**REQUIRED TASK**.
Reply with one number only, the count of lines holding the string "code".

**MATERIAL PROVIDED**.
** Begin **

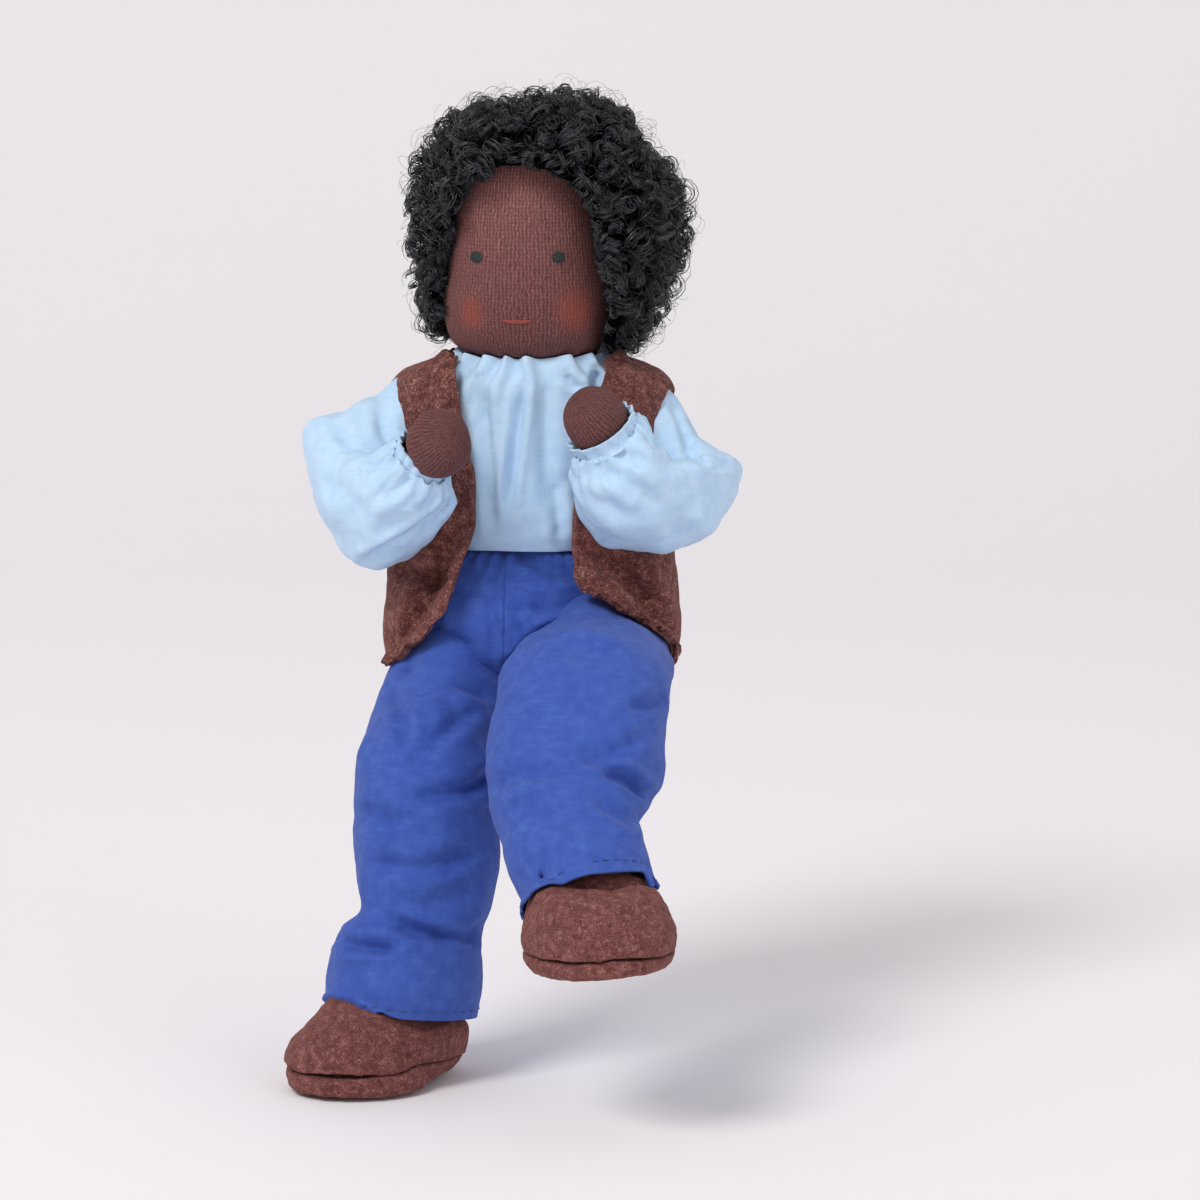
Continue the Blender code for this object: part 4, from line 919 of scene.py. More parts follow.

** End **
** Begin **

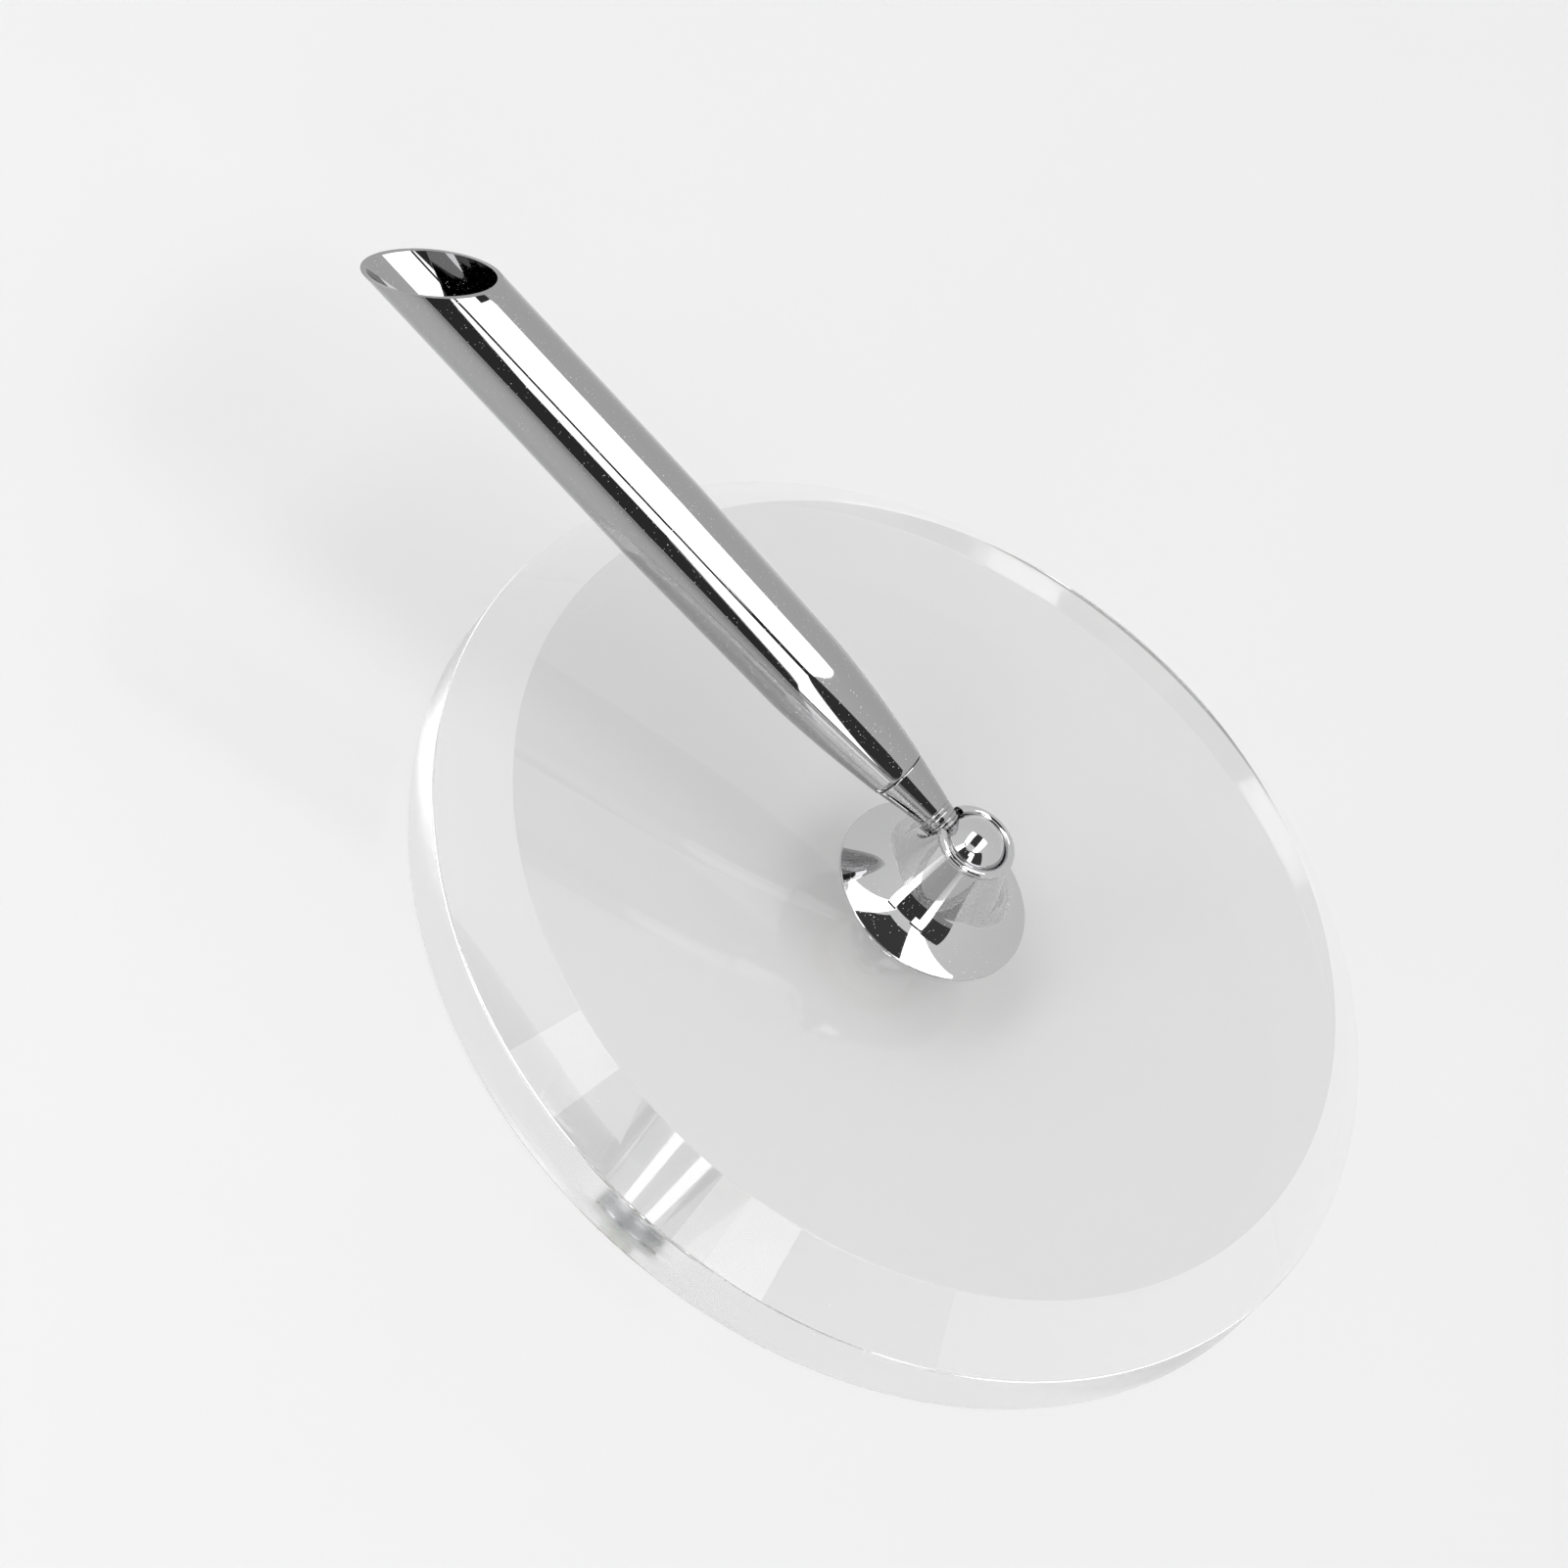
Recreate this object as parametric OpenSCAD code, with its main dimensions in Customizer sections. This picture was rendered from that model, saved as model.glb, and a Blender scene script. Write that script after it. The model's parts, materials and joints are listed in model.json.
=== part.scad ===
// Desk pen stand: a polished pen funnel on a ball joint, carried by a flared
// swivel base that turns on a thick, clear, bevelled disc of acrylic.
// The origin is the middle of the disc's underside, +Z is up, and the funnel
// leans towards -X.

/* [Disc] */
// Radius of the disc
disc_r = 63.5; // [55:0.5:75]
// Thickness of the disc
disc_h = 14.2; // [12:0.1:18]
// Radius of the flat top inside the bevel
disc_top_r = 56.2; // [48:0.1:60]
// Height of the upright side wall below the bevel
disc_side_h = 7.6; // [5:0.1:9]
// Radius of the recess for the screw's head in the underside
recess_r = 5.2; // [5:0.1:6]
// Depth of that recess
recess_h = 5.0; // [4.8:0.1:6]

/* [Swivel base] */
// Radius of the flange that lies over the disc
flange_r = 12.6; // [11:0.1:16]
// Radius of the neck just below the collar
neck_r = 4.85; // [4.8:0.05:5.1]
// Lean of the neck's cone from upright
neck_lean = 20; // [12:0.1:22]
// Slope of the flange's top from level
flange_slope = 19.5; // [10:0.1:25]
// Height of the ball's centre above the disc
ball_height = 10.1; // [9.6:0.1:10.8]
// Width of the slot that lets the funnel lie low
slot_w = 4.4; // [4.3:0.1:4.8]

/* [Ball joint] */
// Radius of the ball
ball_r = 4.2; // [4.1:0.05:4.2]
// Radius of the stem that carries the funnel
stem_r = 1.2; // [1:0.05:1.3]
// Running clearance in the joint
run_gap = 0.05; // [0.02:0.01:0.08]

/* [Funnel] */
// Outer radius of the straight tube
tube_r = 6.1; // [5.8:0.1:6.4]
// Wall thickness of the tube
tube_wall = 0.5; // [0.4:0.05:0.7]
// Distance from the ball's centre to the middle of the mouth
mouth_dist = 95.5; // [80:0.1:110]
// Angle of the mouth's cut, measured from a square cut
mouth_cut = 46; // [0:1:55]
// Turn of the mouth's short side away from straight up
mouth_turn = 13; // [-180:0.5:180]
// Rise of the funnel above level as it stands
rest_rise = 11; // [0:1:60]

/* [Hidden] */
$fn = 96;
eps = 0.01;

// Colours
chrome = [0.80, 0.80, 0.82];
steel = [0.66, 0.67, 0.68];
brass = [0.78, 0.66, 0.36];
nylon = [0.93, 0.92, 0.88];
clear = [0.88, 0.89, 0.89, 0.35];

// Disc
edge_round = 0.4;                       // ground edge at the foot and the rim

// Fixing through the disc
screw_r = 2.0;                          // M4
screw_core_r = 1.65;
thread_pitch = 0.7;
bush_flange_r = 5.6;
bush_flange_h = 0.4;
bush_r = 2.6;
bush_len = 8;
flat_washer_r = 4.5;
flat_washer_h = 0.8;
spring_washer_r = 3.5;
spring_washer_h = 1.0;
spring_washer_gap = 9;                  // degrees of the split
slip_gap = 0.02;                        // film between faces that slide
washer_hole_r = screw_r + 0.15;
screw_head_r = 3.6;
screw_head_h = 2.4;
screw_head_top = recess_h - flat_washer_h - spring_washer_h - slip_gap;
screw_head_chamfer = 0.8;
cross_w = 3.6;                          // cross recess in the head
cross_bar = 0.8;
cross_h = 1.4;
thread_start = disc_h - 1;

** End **

**TASK RESPONSE**.
2